UK’s low carbon buildings sector calls on UK Government to publish climate action plan

30 construction, heat and energy efficiency organisations, including Arup and Kingfisher, today call on the UK Government to publish a strong ’Clean Growth Plan’ with bold new polices to reduce emissions from homes and offices
The letter is coordinated by WWF and adds to growing pressure for the Government to publish its plan to reduce carbon emissions.
Ideas put forward could create 100,000 new jobs in the construction and service industries, reduce fuel poverty and the burden on the NHS from health problems made worse by poorly insulated homes
London: – The UK’s leading organisations active in the energy efficiency, construction and heat markets have written to the Secretary of State for Business, Energy and Industrial Strategy, Rt Hon. Greg Clark MP today, urging the UK Government to use its forthcoming plan to reduce carbon emissions[1], now confirmed to be called the ‘Clean Growth Plan’[2], to address the significant gap in policy to tackle emissions from buildings.

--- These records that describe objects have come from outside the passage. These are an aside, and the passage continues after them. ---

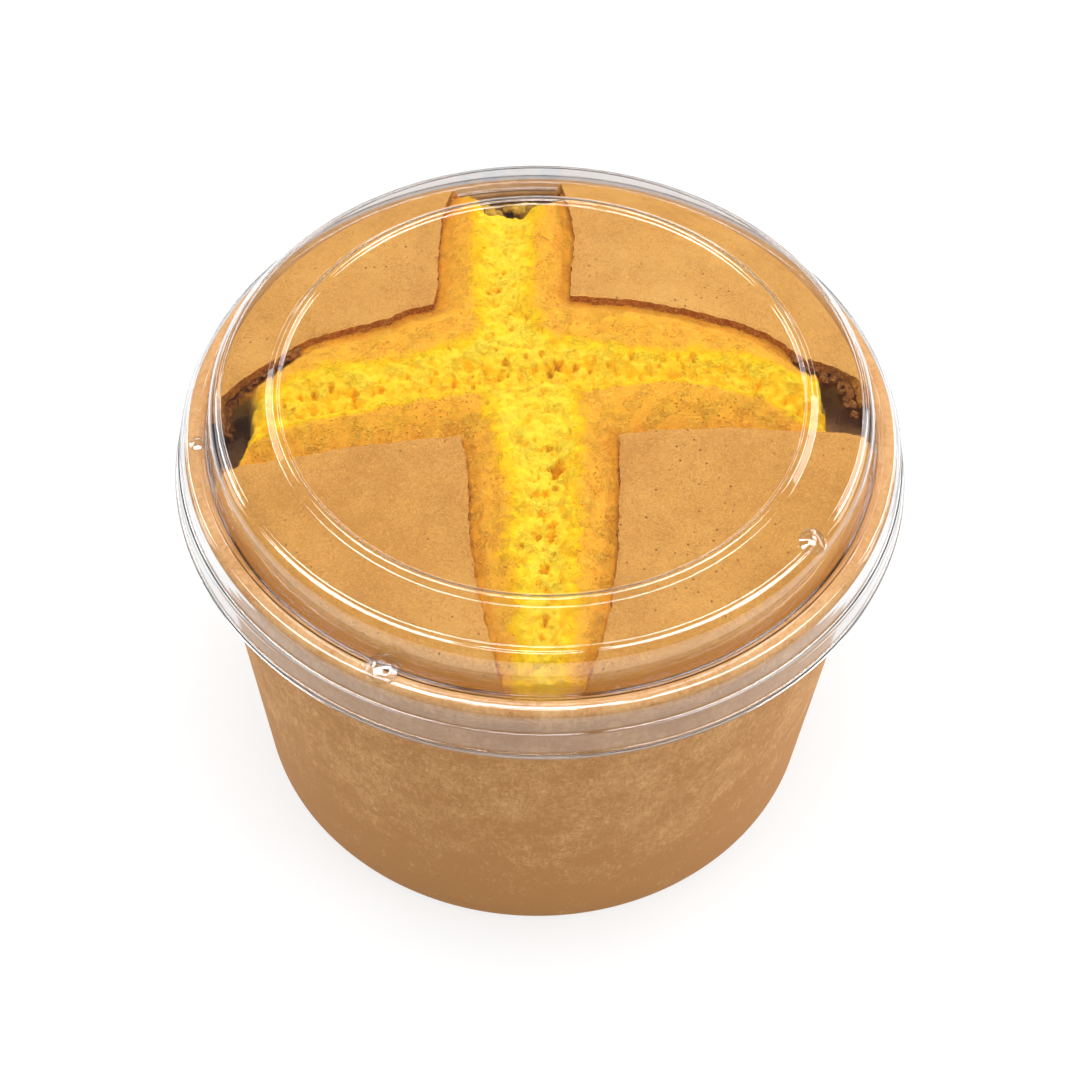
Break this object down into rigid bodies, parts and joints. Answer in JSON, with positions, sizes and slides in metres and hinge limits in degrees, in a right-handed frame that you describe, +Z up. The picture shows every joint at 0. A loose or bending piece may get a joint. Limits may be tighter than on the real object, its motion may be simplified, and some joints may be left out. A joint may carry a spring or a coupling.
{
  "type": "sponge cake",
  "caption": "Golden sponge cake risen in a cross between four crust quarters, in a tapered kraft paper bowl with a clear press-on lid.",
  "frame": {"origin": "centre of the circle on which the bowl stands", "axes": "+Z up along the axis of the bowl and lid; -Y towards the viewer of the picture; +X to the viewer's right"},
  "size_m": [0.156, 0.156, 0.1081],
  "materials": {
    "kraft_paper": "matt uncoated kraft board, light tan brown",
    "baked_sponge": "baked sponge: golden yellow crumb and tan crust, matt and porous",
    "clear_plastic": "clear, smooth and glossy thermoformed sheet"
  },
  "bodies": {
    "root": {"bowl": "kraft_paper", "cake": "baked_sponge", "lid": "clear_plastic"}
  },
  "joints": []
}
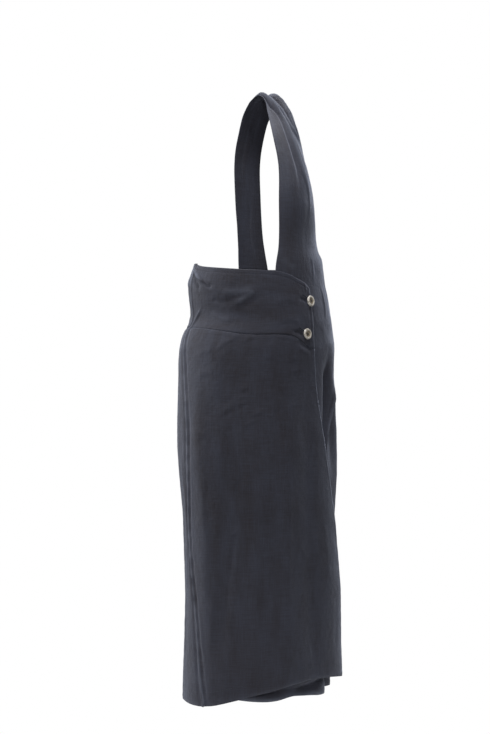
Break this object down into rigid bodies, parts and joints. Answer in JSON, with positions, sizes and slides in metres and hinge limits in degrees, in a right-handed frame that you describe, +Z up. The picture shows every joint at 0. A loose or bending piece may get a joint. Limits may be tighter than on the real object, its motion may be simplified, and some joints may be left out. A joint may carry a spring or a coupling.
{
  "type": "one-shoulder overall skirt",
  "caption": "Wrap skirt with a deep waistband and a bib cut in one with its under panel that rises over one shoulder, in its worn form, closed by buttons at the side front.",
  "frame": {"origin": "in the middle of the hollow waist, on the wearer's waist line, 47 mm below the waistband's top edge at the right side", "axes": "+Z up, the front faces -Y, the wearer's left is +X"},
  "size_m": [0.3554, 0.2649, 1.1716],
  "materials": {
    "linen": "dark navy washed linen, plain weave, matt with a faint sheen along folds",
    "button": "pale grey-brown mottled four-hole button, polished rim"
  },
  "bodies": {
    "root": {"right_front_panel": "linen", "left_front_panel": "linen", "back_skirt_panel": "linen", "waistband_front": "linen", "waistband_back": "linen", "back_strap": "linen", "button_upper": "button", "button_lower": "button"}
  },
  "joints": []
}
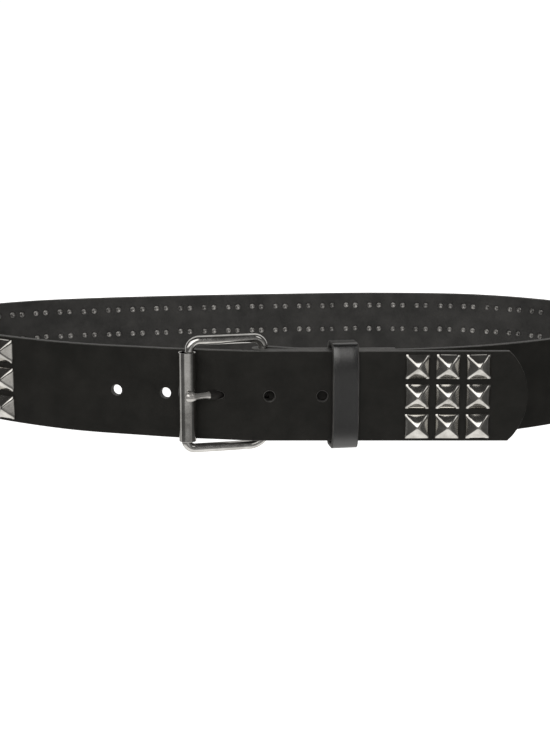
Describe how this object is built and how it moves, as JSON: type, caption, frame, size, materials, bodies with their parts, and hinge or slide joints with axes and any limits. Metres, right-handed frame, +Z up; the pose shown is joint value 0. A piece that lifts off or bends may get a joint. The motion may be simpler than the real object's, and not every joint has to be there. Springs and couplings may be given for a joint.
{
  "type": "studded belt",
  "caption": "Leather belt with rows of pyramid studs, fastened into a closed loop by a wire roller buckle, with a leather keeper and a studded tip.",
  "frame": {"origin": "centre of the bounding box at its lowest level, where the belt rests on a surface", "axes": "+Z up, -Y the front with the buckle, +X to the right of someone who faces the buckle"},
  "size_m": [0.379, 0.2142, 0.0574],
  "materials": {
    "black_leather": "satin",
    "nickel": "polished"
  },
  "bodies": {
    "belt": {"strap": "black_leather", "buckle_frame": "nickel", "tongue": "nickel", "keeper": "black_leather", "fold_rivet_1": "nickel", "fold_rivet_2": "nickel", "tip_stud_r1c1": "nickel", "tip_stud_r1c2": "nickel", "tip_stud_r1c3": "nickel", "tip_stud_r2c1": "nickel", "tip_stud_r2c2": "nickel", "tip_stud_r2c3": "nickel", "tip_stud_r3c1": "nickel", "tip_stud_r3c2": "nickel", "tip_stud_r3c3": "nickel"},
    "roller": {"roller": "nickel"}
  },
  "joints": [
    {"name": "roller_spin", "type": "hinge", "parent": "belt", "child": "roller", "pos_m": [-0.044, -0.09948, 0.02812], "axis": [0, 0.032, 0.9995], "continuous": true}
  ]
}
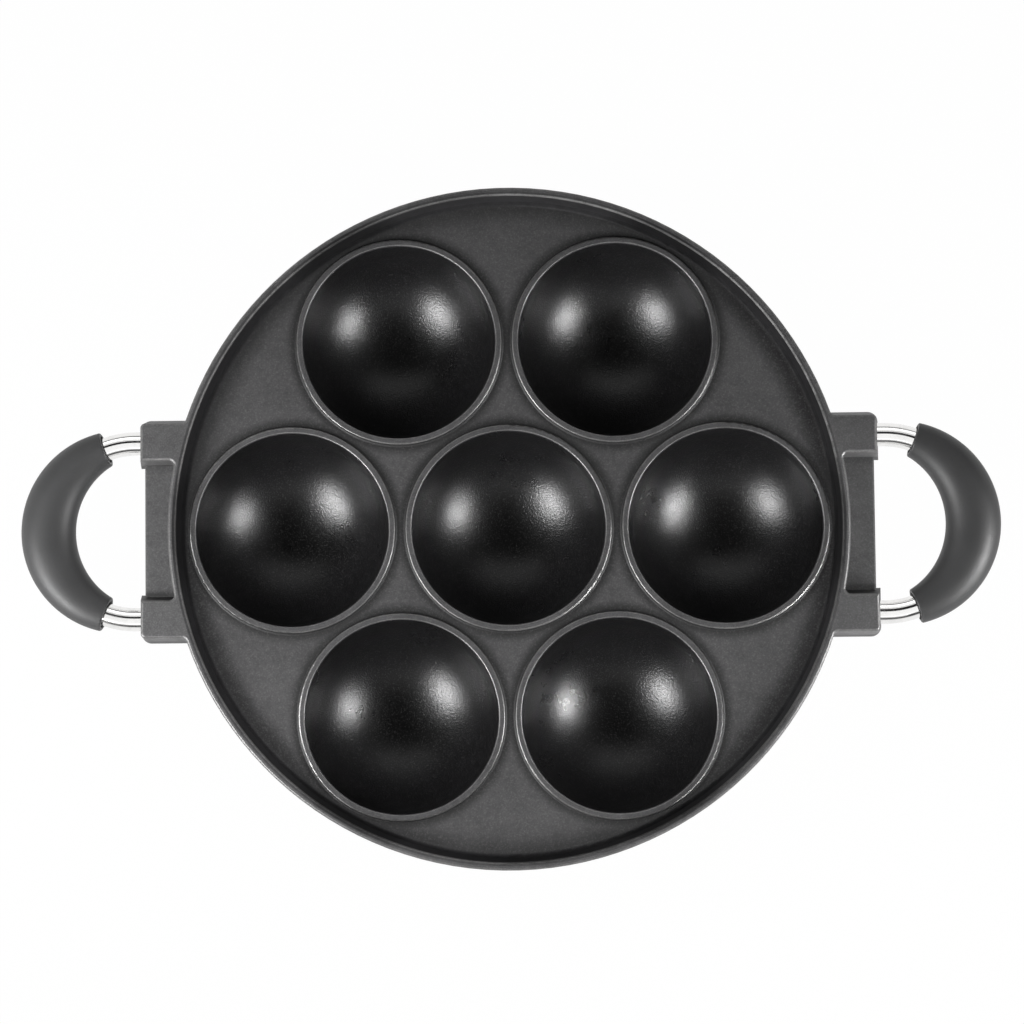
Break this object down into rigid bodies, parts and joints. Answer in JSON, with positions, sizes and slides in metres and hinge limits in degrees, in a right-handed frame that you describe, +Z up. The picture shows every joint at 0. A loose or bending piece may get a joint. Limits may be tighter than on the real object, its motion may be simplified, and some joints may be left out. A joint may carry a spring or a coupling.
{
  "type": "aebleskiver pan",
  "caption": "Round stovetop pan with deep ball-shaped cups in a raised rim, and a plated rod handle with a moulded grip on each side.",
  "frame": {"origin": "middle of the plane that the cup feet stand on, under the centre of the middle cup", "axes": "+Z up out of the cups, +X towards the right handle, +Y towards the rear of the pan"},
  "size_m": [0.3324, 0.2302, 0.0432],
  "materials": {
    "coated_casting": "dark non-stick coating on cast aluminium",
    "plated_rod": "bright chrome plating",
    "moulded_grip": "satin moulded heat-resistant plastic",
    "screw_steel": "zinc-plated steel"
  },
  "bodies": {
    "root": {"pan_casting": "coated_casting", "left_handle_rod": "plated_rod", "right_handle_rod": "plated_rod", "left_grip": "moulded_grip", "right_grip": "moulded_grip", "right_rear_screw": "screw_steel", "right_front_screw": "screw_steel", "left_rear_screw": "screw_steel", "left_front_screw": "screw_steel"}
  },
  "joints": []
}
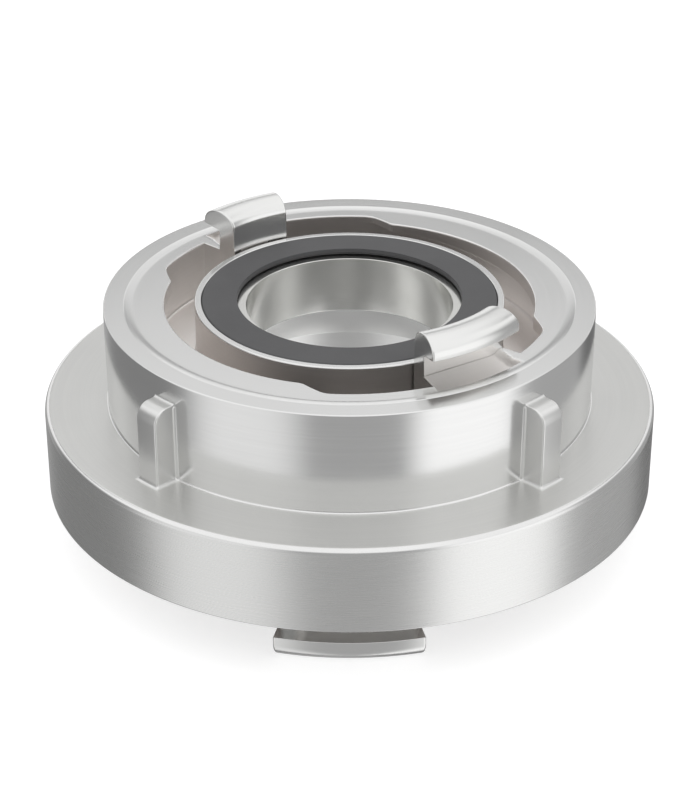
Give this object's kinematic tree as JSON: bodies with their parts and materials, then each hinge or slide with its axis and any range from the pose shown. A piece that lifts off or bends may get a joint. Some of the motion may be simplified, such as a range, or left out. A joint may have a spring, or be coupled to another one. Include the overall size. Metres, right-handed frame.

With over 40% of UK energy used to heat buildings[3], organisations including B&Q owner Kingfisher and Arup are calling for action on buildings, one of the weakest areas of Government policy to tackle climate change. Whilst emissions from electricity generation fell 36% between 2012 and 2015[4] driven by lower coal use and increased renewables, emissions from buildings have remained flat over the same period[5], following significant cuts to Government schemes to insulate homes[6], the demise of the Green Deal and the scrapping of the Zero Carbon Homes standard for new buildings.

Following Earth Hour 2017, where millions of people came together across the UK and worldwide to demand action on climate change, the organisations call for new policies to encourage householders to make energy efficiency improvements to their homes, one of the cheapest ways to reduce emissions. They also call for greater action on the transition to low carbon heat by helping investment in district heat networks and faster installation of electric heat pumps in homes off the gas grid.

They urge the Government to use the upcoming plan to reduce emissions to provide clarity for businesses and consumers and to seize the economic and social benefits on offer. For example, a national programme to bring all of the UK’s cold and leaky homes to an energy performance rating of ‘C’ or above would generate 100,000 new jobs in the construction and service industries[7], the training and skills for which could be coordinated through the Government’s new Industrial Strategy. Such a programme would boost economic productivity, help permanently eradicate fuel poverty, and reduce the costs to the NHS that arise as result of cold homes[8]. The organisations have specifically called for:

A long-term target for all homes to have an energy performance rating of C or above by 2035.
The introduction of minimum standards on efficiency for existing homes, enforced at the point of sale, and backed up by grants and zero interest loans.
All new buildings to be ‘nearly zero energy’ by 2020, as specified under the EU Energy Performance in Buildings Directive.
A clear strategy and policy to accelerate the roll out of low carbon heat, particularly electric heat pumps, in buildings off the gas grid to 2020 and beyond.
Support the growth of district heat networks by building on the Heat Network Investment Project through the 2020s and providing a long-term investment framework to facilitate lower cost capital.
A local authority-led approach to heat decarbonisation, to ensure a long-term plan for all buildings that coordinates action on energy efficiency and low carbon heat.
The 30 organisations, which include some of the UK’s biggest construction firms and the leading trade bodies in the low-carbon heat sector, have offered their support and expertise to the UK Government in delivering the emissions cuts that the UK needs to achieve to meet the requirements of the Climate Change Act. The Committee on Climate Change, the Government’s independent advisors on climate change, have warned that the without more effort, the UK risks over-shooting its climate targets by 23% in 2025, and have called for ‘stronger low-carbon policies in the Emissions Reduction Plan’[9].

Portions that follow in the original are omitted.